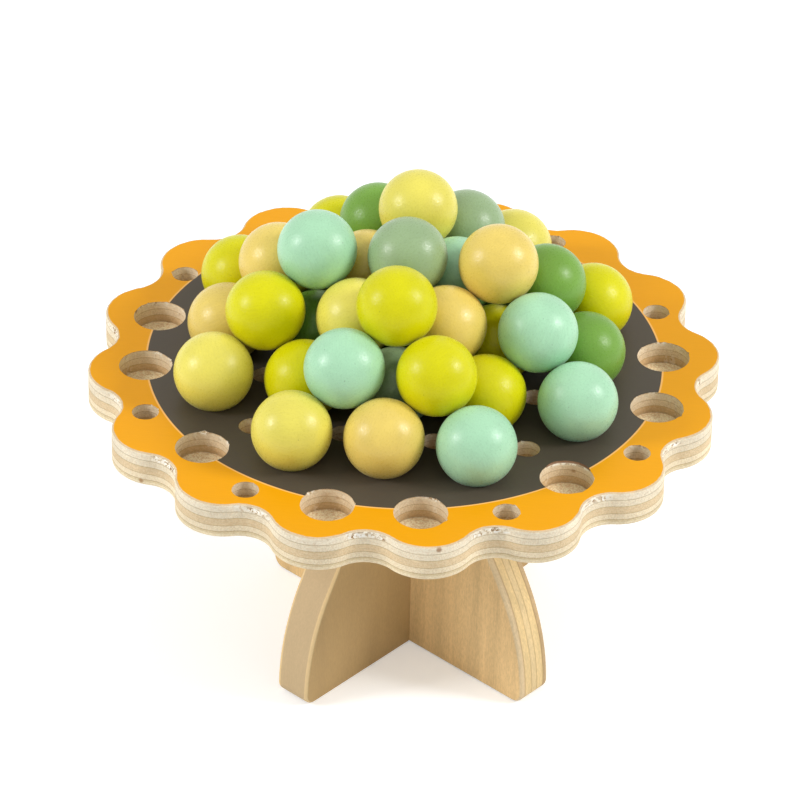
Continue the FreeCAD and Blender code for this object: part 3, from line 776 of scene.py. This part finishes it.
def ball_material(name, paint, gloss):
    """Satin water-based paint over turned hardwood: fine fibres of the wood stand up under the thin coat,
    with a soft highlight and a few specks."""
    material, tree, shader = new_material(name)
    grain = add_node(tree, "ShaderNodeAttribute", attribute_name="grain")
    tone = add_node(tree, "ShaderNodeAttribute", attribute_name="tone")
    # The grain attribute is in millimetres: fibres 0.45 mm wide and 6 mm long
    stretched = add_node(tree, "ShaderNodeMapping", {
        "Vector": grain.outputs["Vector"], "Scale": (2.2, 2.2, 0.17)})
    fibre = add_node(tree, "ShaderNodeTexNoise", {
        "Vector": stretched.outputs[0], "Scale": 1.0, "Detail": 3.0, "Roughness": 0.55})
    cloud = add_node(tree, "ShaderNodeTexNoise", {
        "Vector": grain.outputs["Vector"], "Scale": 0.12, "Detail": 2.0})
    speck = add_node(tree, "ShaderNodeTexVoronoi", {"Vector": grain.outputs["Vector"], "Scale": 0.22})
    fibre_shade = add_node(tree, "ShaderNodeMapRange", {
        "Value": fibre.outputs["Fac"], "From Min": 0.3, "From Max": 0.7, "To Min": 0.95, "To Max": 1.03})
    cloud_shade = add_node(tree, "ShaderNodeMapRange", {
        "Value": cloud.outputs["Fac"], "From Min": 0.3, "From Max": 0.7, "To Min": 0.95, "To Max": 1.04})
    speck_shade = add_node(tree, "ShaderNodeMapRange", {
        "Value": speck.outputs["Distance"], "From Min": 0.03, "From Max": 0.06, "To Min": 0.72,
        "To Max": 1.0}, interpolation_type="SMOOTHSTEP")
    base = shaded(tree, paint, [fibre_shade.outputs[0], cloud_shade.outputs[0], speck_shade.outputs[0],
                                tone.outputs["Fac"]])
    # Raised fibre ends under the paint, about 0.7 mm apart, break the highlights up
    nap = add_node(tree, "ShaderNodeTexNoise", {
        "Vector": grain.outputs["Vector"], "Scale": 1.5, "Detail": 2.0})
    rough = add_node(tree, "ShaderNodeMapRange", {
        "Value": nap.outputs["Fac"], "From Min": 0.4, "From Max": 0.6, "To Min": 0.41, "To Max": 0.27})
    relief = add_node(tree, "ShaderNodeMath", {
        0: fibre.outputs["Fac"], 1: nap.outputs["Fac"]}, operation="ADD")
    bump = add_node(tree, "ShaderNodeBump", {
        "Height": relief.outputs[0], "Strength": 0.5, "Distance": 0.1 * MM})
    # The nap catches light where the ball turns away
    fill_sockets(tree, shader, {
        "Base Color": base, "Roughness": rough.outputs[0], "Normal": bump.outputs["Normal"],
        "Specular IOR Level": gloss, "Sheen Weight": SHEEN_SHARE * gloss, "Sheen Roughness": 0.35})
    return material


def turned_ball(name, settings, centre, rng):
    """A closed ball: rows of latitude and columns of longitude about a turning axis of its own. The radius is
    R less a slow unevenness, less dents of depth d exp(-(angle / width)^2)."""
    rows, columns = settings.rings, settings.segments
    latitude = np.linspace(0, math.pi, rows + 1)[1:-1]
    longitude = np.linspace(0, 2 * math.pi, columns, endpoint=False)
    polar, around = np.meshgrid(latitude, longitude, indexing="ij")
    directions = np.stack((np.sin(polar) * np.cos(around), np.sin(polar) * np.sin(around), np.cos(polar)),
                          axis=-1).reshape(-1, 3)
    directions = np.concatenate((directions, [(0, 0, 1), (0, 0, -1)]))
    # Slow waves round the turning axis and along it
    phase = rng.uniform(0, 2 * math.pi, 4)
    swell = (np.sin(3 * directions[:, 2] + phase[0]) + np.sin(4 * directions[:, 0] + phase[1])
             + np.sin(4 * directions[:, 1] + phase[2]) + np.sin(9 * directions[:, 2] + phase[3])) / 8 + 0.5
    radii = BALL_RADIUS - settings.unevenness * swell
    for _ in range(DENTS):
        knock = rng.standard_normal(3)
        knock /= np.linalg.norm(knock)
        apart = np.arccos(np.clip(directions @ knock, -1, 1))
        dent = settings.dent_depth * rng.uniform(*DENT_SIZES)
        radii -= dent * np.exp(-(apart / rng.uniform(*DENT_WIDTHS)) ** 2)
    turning, _ = np.linalg.qr(rng.standard_normal((3, 3)))
    turning *= np.sign(np.linalg.det(turning))
    points = (radii[:, None] * directions) @ turning.T + centre
    body = (rows - 1) * columns
    fans = np.concatenate((fan_faces(np.arange(columns), body, True),
                           fan_faces(np.arange(body - columns, body), body + 1, False)))
    ball = new_piece(name, points, ring_faces(0, rows - 1, columns), fans)
    grain = ball.data.attributes.new("grain", "FLOAT_VECTOR", "POINT")
    place = radii[:, None] * directions / MM + rng.uniform(-500, 500, 3)
    grain.data.foreach_set("vector", place.astype(np.float32).ravel())
    tone = ball.data.attributes.new("tone", "FLOAT", "POINT")
    tone.data.foreach_set("value", np.full(len(points), rng.uniform(0.97, 1.03), np.float32))
    return ball


class BALANCE_OT_balls(bpy.types.Operator):
    """Turn and paint every ball of the pile"""
    bl_idname = "balance_game.balls"
    bl_label = "Balls"

    def execute(self, context):
        settings = context.scene.balance_balls
        looks = {}
        for number, node in enumerate(BALL_NODES):
            slot = SLOT_OF_NODE[node]
            if slot not in looks:
                paint = tuple(getattr(settings, slot.removesuffix("_paint")))
                gloss = LEAST_GLOSS + GLOSS_PER_BLUE * min(paint[2], BLUE_LIMIT)
                looks[slot] = ball_material(f"{slot}_on_wood", paint, gloss)
            low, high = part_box(node)
            rng = np.random.default_rng(BALL_SEED + number)
            ball = turned_ball(f"turned_{node}", settings, np.array((low + high) / 2), rng)
            ball.data.materials.append(looks[slot])
            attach(ball, BODY)
            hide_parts(node)
        return {"FINISHED"}


def add_lamp(name, direction, distance, aim, size, watts):
    """A square soft lamp at a distance along a direction, turned to the aim point."""
    lamp = bpy.data.lights.new(name, "AREA")
    lamp.shape = "SQUARE"
    lamp.size = size
    lamp.energy = watts
    holder = bpy.data.objects.new(name, lamp)
    bpy.context.scene.collection.objects.link(holder)
    direction = Vector(direction).normalized()
    turned = direction.to_track_quat("Z", "Y").to_matrix().to_4x4()
    holder.matrix_world = Matrix.Translation(aim + distance * direction) @ turned


def seen_rays(tree):
    """1 for rays that see the surroundings, from the camera or through gloss and glass, and 0 for others."""
    path = add_node(tree, "ShaderNodeLightPath")
    seen = path.outputs["Is Camera Ray"]
    for kind in ("Is Glossy Ray", "Is Transmission Ray"):
        seen = add_node(tree, "ShaderNodeMath", {
            0: seen, 1: path.outputs[kind]}, operation="MAXIMUM").outputs[0]
    return seen


def floor_material(settings):
    """White studio sweep: matt white, lifted to the picture's white for the camera and for reflections, so
    that only the soft shadow at the feet shows."""
    material, tree, shader = new_material("white_sweep")
    place = add_node(tree, "ShaderNodeTexCoord").outputs["Object"]
    away = add_node(tree, "ShaderNodeVectorMath", {0: place}, operation="LENGTH")
    # More lift further out, where the lamps no longer reach
    needed = add_node(tree, "ShaderNodeMapRange", {
        "Value": away.outputs["Value"], "From Min": 0.2, "From Max": 1.6, "To Min": 0.3, "To Max": 0.75})
    lift = add_node(tree, "ShaderNodeMath", {0: seen_rays(tree), 1: needed.outputs[0]}, operation="MULTIPLY")
    fill_sockets(tree, shader, {
        "Base Color": tuple(settings.floor_colour), "Roughness": 0.9,
        "Emission Color": (1.0, 1.0, 1.0, 1.0), "Emission Strength": lift.outputs[0]})
    return material


def light_world(fill):
    """White surroundings: strength 1 where they are seen, and the fill elsewhere."""
    world = bpy.data.worlds.new("white_studio")
    world.use_nodes = True
    tree = world.node_tree
    tree.nodes.clear()
    strength = add_node(tree, "ShaderNodeMapRange", {"Value": seen_rays(tree), "To Min": fill, "To Max": 1.0})
    background = add_node(tree, "ShaderNodeBackground", {
        "Color": (1.0, 1.0, 1.0, 1.0), "Strength": strength.outputs[0]})
    add_node(tree, "ShaderNodeOutputWorld", {"Surface": background.outputs[0]})
    bpy.context.scene.world = world


class BALANCE_OT_stage(bpy.types.Operator):
    """Set up the floor, the lamps and the camera"""
    bl_idname = "balance_game.stage"
    bl_label = "Stage"

    def execute(self, context):
        settings = context.scene.balance_stage
        half = settings.floor_size / 2
        corners = np.array([(-half, -half, 0), (half, -half, 0), (half, half, 0), (-half, half, 0)])
        floor = new_piece("floor", corners, [(0, 1, 2, 3)], [])
        floor.data.materials.append(floor_material(settings))
        aim = Vector(settings.aim)
        for name, direction, size, watts in (
                ("left_softbox", (-0.816, -0.265, 0.514), settings.lamp_size, settings.left_power),
                ("right_softbox", (0.806, -0.02, 0.591), settings.lamp_size, settings.right_power),
                ("top_lamp", (0.0, -0.15, 1.0), settings.top_size, settings.top_power)):
            add_lamp(name, direction, settings.lamp_distance, aim, size, watts)
        light_world(settings.fill)

        azimuth, elevation = settings.view_azimuth, settings.view_elevation
        ahead = Vector((math.sin(azimuth) * math.cos(elevation), math.cos(azimuth) * math.cos(elevation),
                        -math.sin(elevation)))
        right = ahead.cross(Vector((0, 0, 1))).normalized()
        up = right.cross(ahead)
        level = Matrix((right, up, -ahead)).transposed()
        rolled = level @ Matrix.Rotation(settings.view_roll, 3, "Z")
        camera = bpy.data.objects.new("camera", bpy.data.cameras.new("camera"))
        camera.data.lens = settings.lens
        camera.data.sensor_width = SENSOR_WIDTH
        camera.data.clip_end = 50
        camera.matrix_world = Matrix.Translation(aim - settings.view_distance * ahead) @ rolled.to_4x4()
        context.scene.collection.objects.link(camera)
        context.scene.camera = camera
        context.scene.view_settings.view_transform = "Standard"
        return {"FINISHED"}


class BALANCE_PT_panel(bpy.types.Panel):
    """Sidebar panel that lists the steps"""
    bl_idname = "BALANCE_PT_panel"
    bl_label = "Balance game"
    bl_space_type = "VIEW_3D"
    bl_region_type = "UI"
    bl_category = "Balance game"

    def draw(self, context):
        for step in STEPS:
            self.layout.operator(step.bl_idname)


SETTINGS = {"balance_board": BoardSettings, "balance_stand": StandSettings, "balance_balls": BallSettings,
            "balance_stage": StageSettings}
STEPS = (BALANCE_OT_board, BALANCE_OT_stand, BALANCE_OT_balls, BALANCE_OT_stage)


def register():
    for item in (*SETTINGS.values(), *STEPS, BALANCE_PT_panel):
        bpy.utils.register_class(item)
    for name, group in SETTINGS.items():
        setattr(bpy.types.Scene, name, PointerProperty(type=group))


def unregister():
    for name in SETTINGS:
        delattr(bpy.types.Scene, name)
    for item in (BALANCE_PT_panel, *reversed(STEPS), *reversed(SETTINGS.values())):
        bpy.utils.unregister_class(item)


def main():
    register()
    bpy.ops.balance_game.board()
    bpy.ops.balance_game.stand()
    bpy.ops.balance_game.balls()
    bpy.ops.balance_game.stage()


if __name__ == "__main__":
    main()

_ _ _ _ _

## What the task requires
Begin with the line that has "hide_parts(node)" in the listing above and end after the line that has "return seen"; output those lines exactly.

## Solution for this task
            hide_parts(node)
        return {"FINISHED"}


def add_lamp(name, direction, distance, aim, size, watts):
    """A square soft lamp at a distance along a direction, turned to the aim point."""
    lamp = bpy.data.lights.new(name, "AREA")
    lamp.shape = "SQUARE"
    lamp.size = size
    lamp.energy = watts
    holder = bpy.data.objects.new(name, lamp)
    bpy.context.scene.collection.objects.link(holder)
    direction = Vector(direction).normalized()
    turned = direction.to_track_quat("Z", "Y").to_matrix().to_4x4()
    holder.matrix_world = Matrix.Translation(aim + distance * direction) @ turned


def seen_rays(tree):
    """1 for rays that see the surroundings, from the camera or through gloss and glass, and 0 for others."""
    path = add_node(tree, "ShaderNodeLightPath")
    seen = path.outputs["Is Camera Ray"]
    for kind in ("Is Glossy Ray", "Is Transmission Ray"):
        seen = add_node(tree, "ShaderNodeMath", {
            0: seen, 1: path.outputs[kind]}, operation="MAXIMUM").outputs[0]
    return seen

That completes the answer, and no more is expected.